THE PROBLEM:
Scan the records below for the line containing "doc.recompute()" and the line containing "obj.matrix_parent_inverse = Matrix.Identity(4)". Copy both, plus every line between, exactly.
━━━ GIVEN DATA ━━━
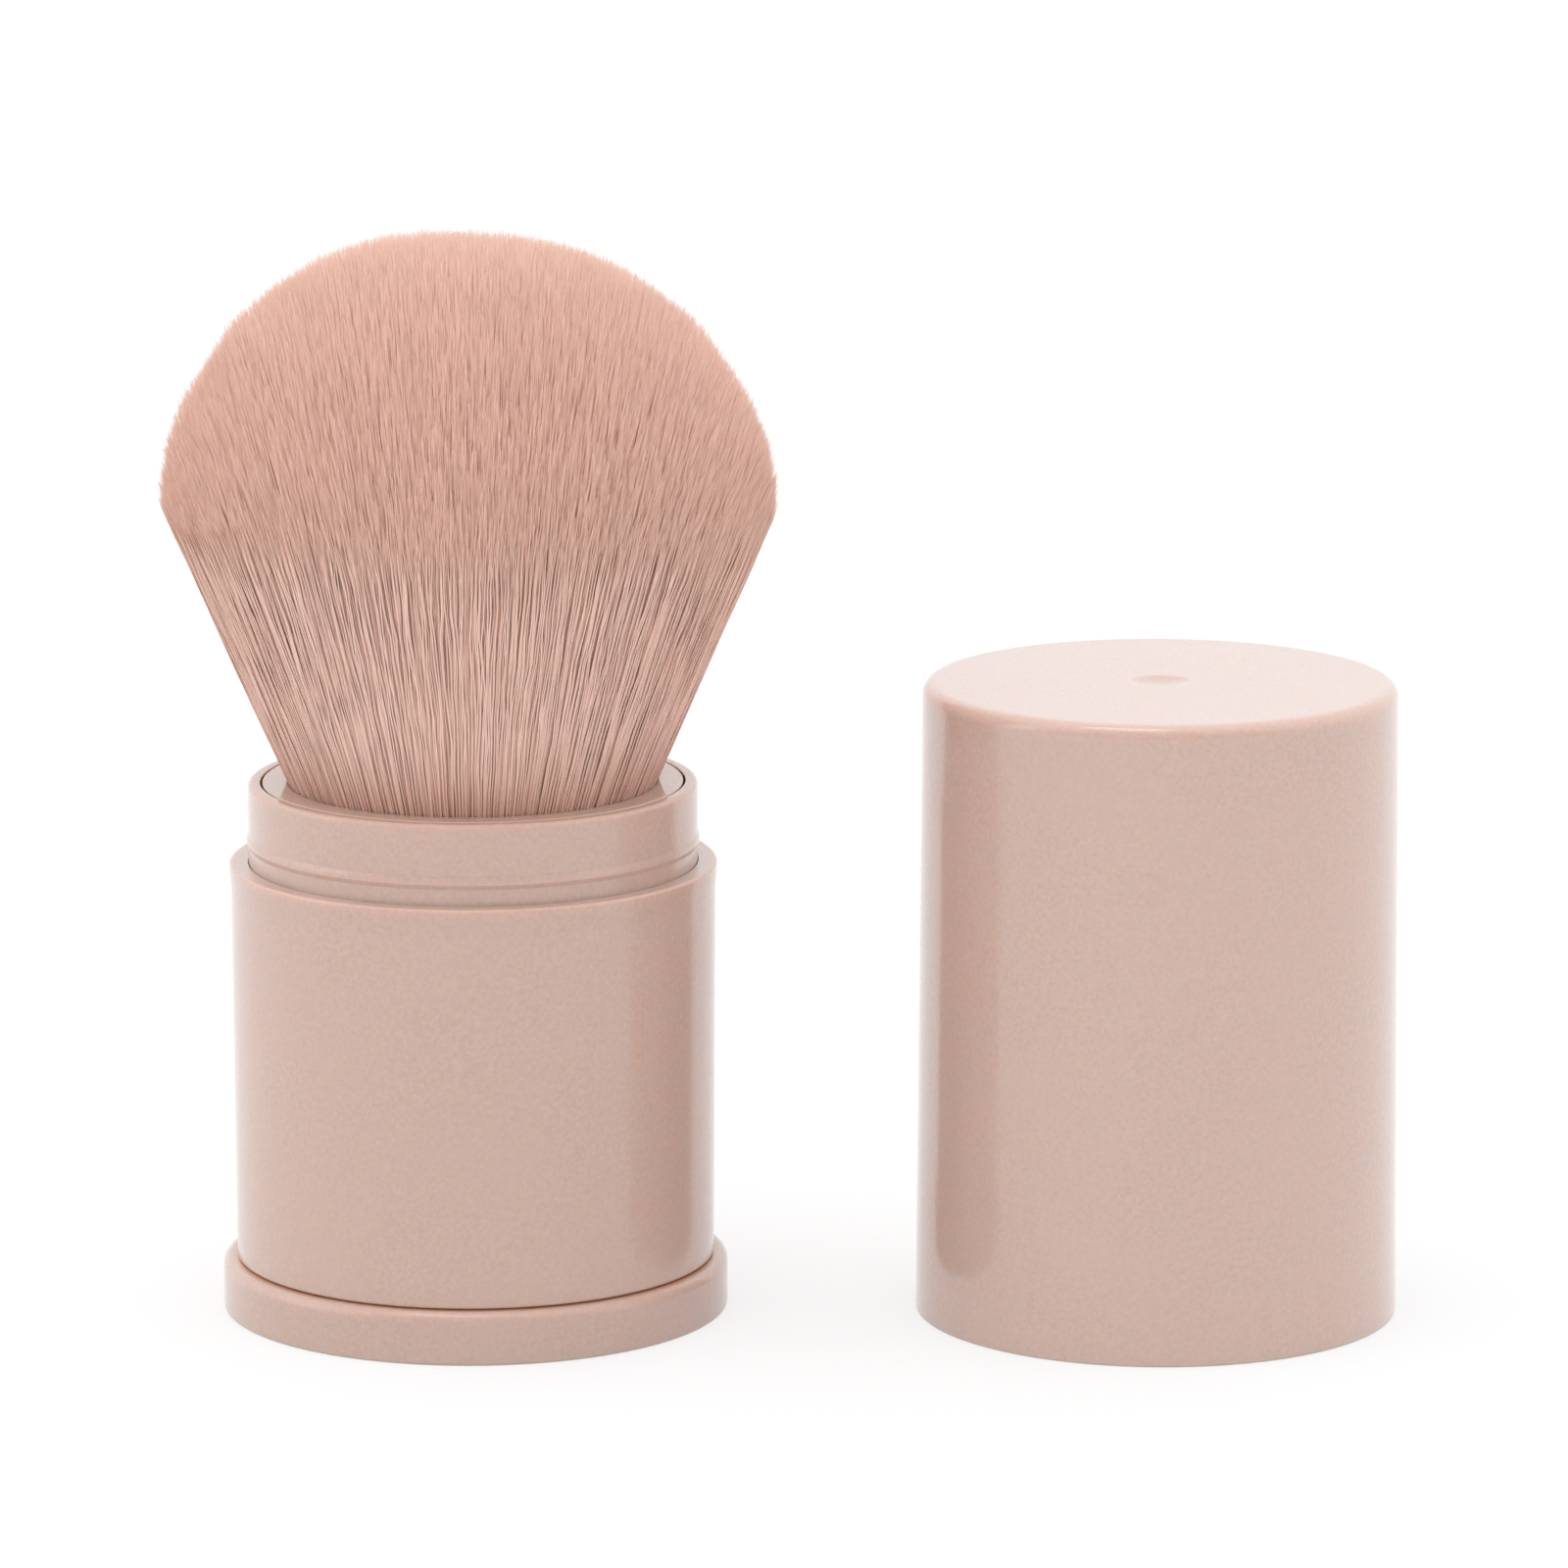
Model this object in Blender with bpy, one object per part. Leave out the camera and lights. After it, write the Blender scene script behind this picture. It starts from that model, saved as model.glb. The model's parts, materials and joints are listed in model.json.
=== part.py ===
━━━
━━━ GIVEN DATA ━━━
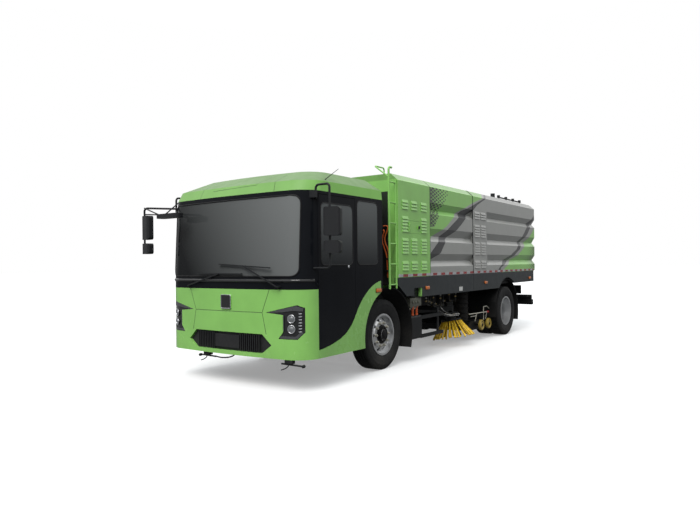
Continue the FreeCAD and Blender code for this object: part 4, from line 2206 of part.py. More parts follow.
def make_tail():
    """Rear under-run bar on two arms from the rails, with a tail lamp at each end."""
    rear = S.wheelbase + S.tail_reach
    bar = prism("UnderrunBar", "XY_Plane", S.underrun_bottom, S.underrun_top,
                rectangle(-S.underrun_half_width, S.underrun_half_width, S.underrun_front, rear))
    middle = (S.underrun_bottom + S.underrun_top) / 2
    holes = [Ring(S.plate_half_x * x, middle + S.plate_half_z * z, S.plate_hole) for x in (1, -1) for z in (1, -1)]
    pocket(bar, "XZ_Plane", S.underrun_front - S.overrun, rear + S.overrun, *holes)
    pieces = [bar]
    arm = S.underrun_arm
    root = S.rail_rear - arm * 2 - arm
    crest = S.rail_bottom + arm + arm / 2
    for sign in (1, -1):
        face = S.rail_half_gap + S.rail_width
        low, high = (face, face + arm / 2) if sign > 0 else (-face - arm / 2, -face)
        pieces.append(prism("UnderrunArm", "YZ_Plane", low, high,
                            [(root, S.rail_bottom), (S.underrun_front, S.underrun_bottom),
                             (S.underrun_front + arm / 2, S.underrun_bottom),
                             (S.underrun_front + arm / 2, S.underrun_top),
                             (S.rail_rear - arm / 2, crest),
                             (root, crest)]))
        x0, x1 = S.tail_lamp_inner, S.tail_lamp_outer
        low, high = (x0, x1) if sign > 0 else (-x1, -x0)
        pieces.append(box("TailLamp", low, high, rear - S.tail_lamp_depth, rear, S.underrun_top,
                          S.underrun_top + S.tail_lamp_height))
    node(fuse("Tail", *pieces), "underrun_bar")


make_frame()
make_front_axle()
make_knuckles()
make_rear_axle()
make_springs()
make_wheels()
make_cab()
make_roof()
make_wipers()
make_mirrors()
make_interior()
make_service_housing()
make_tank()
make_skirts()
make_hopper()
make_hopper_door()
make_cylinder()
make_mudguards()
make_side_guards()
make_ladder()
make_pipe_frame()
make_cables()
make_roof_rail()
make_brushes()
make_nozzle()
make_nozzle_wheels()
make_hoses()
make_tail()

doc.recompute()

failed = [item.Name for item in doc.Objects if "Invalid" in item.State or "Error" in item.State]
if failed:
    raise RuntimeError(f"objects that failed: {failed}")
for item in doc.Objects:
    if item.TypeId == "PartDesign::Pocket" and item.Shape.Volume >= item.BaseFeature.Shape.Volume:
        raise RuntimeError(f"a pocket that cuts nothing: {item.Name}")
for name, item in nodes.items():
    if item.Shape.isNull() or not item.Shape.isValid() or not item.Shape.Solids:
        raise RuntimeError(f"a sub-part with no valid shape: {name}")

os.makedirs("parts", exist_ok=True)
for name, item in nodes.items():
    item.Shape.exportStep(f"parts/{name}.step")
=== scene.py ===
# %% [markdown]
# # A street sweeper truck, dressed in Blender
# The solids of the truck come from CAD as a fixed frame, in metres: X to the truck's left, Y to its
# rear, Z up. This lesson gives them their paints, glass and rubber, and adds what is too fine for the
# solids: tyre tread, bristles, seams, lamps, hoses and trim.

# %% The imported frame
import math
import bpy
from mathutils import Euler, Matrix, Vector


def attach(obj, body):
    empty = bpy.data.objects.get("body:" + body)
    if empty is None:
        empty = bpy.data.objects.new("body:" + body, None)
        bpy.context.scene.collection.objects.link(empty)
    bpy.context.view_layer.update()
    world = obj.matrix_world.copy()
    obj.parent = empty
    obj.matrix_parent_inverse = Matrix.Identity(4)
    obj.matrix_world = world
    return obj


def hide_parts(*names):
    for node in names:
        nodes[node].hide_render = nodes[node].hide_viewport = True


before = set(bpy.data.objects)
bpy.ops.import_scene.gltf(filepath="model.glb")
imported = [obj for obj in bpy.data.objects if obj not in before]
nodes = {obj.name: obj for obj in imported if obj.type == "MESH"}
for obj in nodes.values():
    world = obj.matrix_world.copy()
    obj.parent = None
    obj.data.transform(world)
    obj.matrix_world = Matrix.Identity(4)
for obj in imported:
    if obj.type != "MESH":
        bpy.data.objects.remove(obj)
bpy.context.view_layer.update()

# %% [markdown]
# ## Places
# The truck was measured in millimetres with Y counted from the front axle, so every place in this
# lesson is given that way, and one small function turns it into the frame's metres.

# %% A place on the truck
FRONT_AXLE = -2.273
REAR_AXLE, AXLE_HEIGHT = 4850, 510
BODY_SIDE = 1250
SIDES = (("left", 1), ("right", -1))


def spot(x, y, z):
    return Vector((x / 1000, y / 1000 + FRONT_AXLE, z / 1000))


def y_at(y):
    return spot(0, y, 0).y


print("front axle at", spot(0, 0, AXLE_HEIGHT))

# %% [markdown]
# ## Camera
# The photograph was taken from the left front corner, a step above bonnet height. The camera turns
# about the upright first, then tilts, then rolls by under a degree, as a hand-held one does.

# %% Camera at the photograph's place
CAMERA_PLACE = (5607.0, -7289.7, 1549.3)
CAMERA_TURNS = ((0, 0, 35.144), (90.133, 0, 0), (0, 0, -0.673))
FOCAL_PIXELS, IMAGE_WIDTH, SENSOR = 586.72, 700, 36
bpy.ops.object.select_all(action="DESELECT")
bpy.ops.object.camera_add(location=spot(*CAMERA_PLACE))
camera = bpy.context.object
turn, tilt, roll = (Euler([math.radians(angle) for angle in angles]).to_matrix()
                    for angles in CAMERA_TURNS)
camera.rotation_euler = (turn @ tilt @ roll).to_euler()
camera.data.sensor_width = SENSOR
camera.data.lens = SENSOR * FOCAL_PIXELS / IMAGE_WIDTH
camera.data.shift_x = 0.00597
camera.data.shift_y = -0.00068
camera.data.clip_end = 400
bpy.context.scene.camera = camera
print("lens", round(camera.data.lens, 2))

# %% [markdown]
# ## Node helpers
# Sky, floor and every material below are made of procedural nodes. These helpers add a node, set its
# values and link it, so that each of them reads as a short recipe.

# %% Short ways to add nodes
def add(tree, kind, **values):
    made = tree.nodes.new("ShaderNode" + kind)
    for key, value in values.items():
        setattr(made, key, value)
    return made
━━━
ANSWER TO THE EXERCISE:
doc.recompute()

failed = [item.Name for item in doc.Objects if "Invalid" in item.State or "Error" in item.State]
if failed:
    raise RuntimeError(f"objects that failed: {failed}")
for item in doc.Objects:
    if item.TypeId == "PartDesign::Pocket" and item.Shape.Volume >= item.BaseFeature.Shape.Volume:
        raise RuntimeError(f"a pocket that cuts nothing: {item.Name}")
for name, item in nodes.items():
    if item.Shape.isNull() or not item.Shape.isValid() or not item.Shape.Solids:
        raise RuntimeError(f"a sub-part with no valid shape: {name}")

os.makedirs("parts", exist_ok=True)
for name, item in nodes.items():
    item.Shape.exportStep(f"parts/{name}.step")
=== scene.py ===
# %% [markdown]
# # A street sweeper truck, dressed in Blender
# The solids of the truck come from CAD as a fixed frame, in metres: X to the truck's left, Y to its
# rear, Z up. This lesson gives them their paints, glass and rubber, and adds what is too fine for the
# solids: tyre tread, bristles, seams, lamps, hoses and trim.

# %% The imported frame
import math
import bpy
from mathutils import Euler, Matrix, Vector


def attach(obj, body):
    empty = bpy.data.objects.get("body:" + body)
    if empty is None:
        empty = bpy.data.objects.new("body:" + body, None)
        bpy.context.scene.collection.objects.link(empty)
    bpy.context.view_layer.update()
    world = obj.matrix_world.copy()
    obj.parent = empty
    obj.matrix_parent_inverse = Matrix.Identity(4)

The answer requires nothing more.